TASK DESCRIPTION:
Return the lines exactly as they stand, from the first of the material through the line containing "from mathutils import Matrix, Vector".

======== DATA EXTRACT

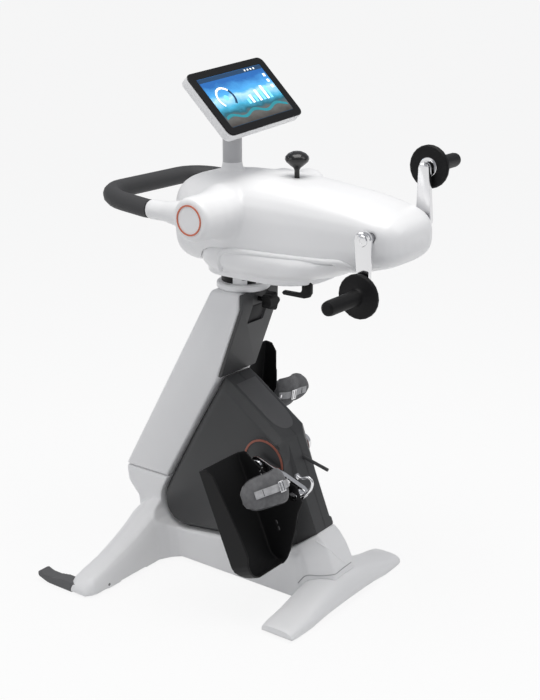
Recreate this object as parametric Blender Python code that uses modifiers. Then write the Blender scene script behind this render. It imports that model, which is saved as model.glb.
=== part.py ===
"""Rehabilitation exercise bike with leg cranks below and arm cranks in a swivelling head.

Metres, +Z up. The user sits at +X, the left pieces are on the -Y side.
The origin is on the floor, at the middle of the footprint.
"""
import math

import bmesh
import bpy
from mathutils import Matrix, Vector

# Driving dimensions
GAP = 0.0003                    # between pieces that meet
COLUMN_HALF = 0.070             # half the column's width
COLUMN_TOP = 0.736
SEAM_Z = 0.218                  # joint between column cover and base cover
LEAN = math.radians(29.6)       # the mast leans from vertical
MAST_TOP_X = -0.0525            # mast axis at the column's top, also the swivel axis
MAST_HALF = 0.022
MAST_LENGTH = 0.42
BASE_Z = 0.006                  # underside of the base covers
FRONT_HALF = 0.369              # half length of the front cross foot
SHOE_Y = (0.3375, 0.3685)       # a grey shoe under the tip of the cross foot
WHEEL = (-0.352, 0.0118)        # x and z of the transport wheel in the shoe
REAR_HALF = 0.238               # half length of the rear cross foot
REAR_MIDDLE_X = 0.219
BEAM_END_X = 0.1715
HOUSING_HALF = 0.067            # outer face of the leg drive housing
HOUSING_NOSE = 0.036            # half width of the nose that faces the user
HOUSING_RIM = 0.018             # how far the face stands out of the rim
LEG_AXIS = (0.058, 0.336)       # x and z of the leg crank axis
LEG_RADIUS = 0.128
LEG_ANGLE = math.radians(-17.0)
LEG_CRANK_Y = (0.0820, 0.0960)
COLLAR_RISE = 0.003             # of the round pad behind a leg crank
TRAY_Y = (0.112, 0.256)         # inner and outer face of a foot shell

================

WRITTEN REPLY:
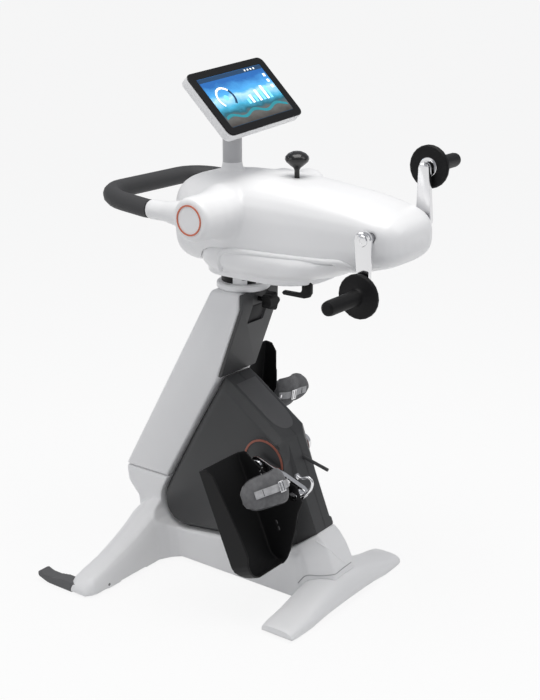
Recreate this object as parametric Blender Python code that uses modifiers. Then write the Blender scene script behind this render. It imports that model, which is saved as model.glb.
=== part.py ===
"""Rehabilitation exercise bike with leg cranks below and arm cranks in a swivelling head.

Metres, +Z up. The user sits at +X, the left pieces are on the -Y side.
The origin is on the floor, at the middle of the footprint.
"""
import math

import bmesh
import bpy
from mathutils import Matrix, Vector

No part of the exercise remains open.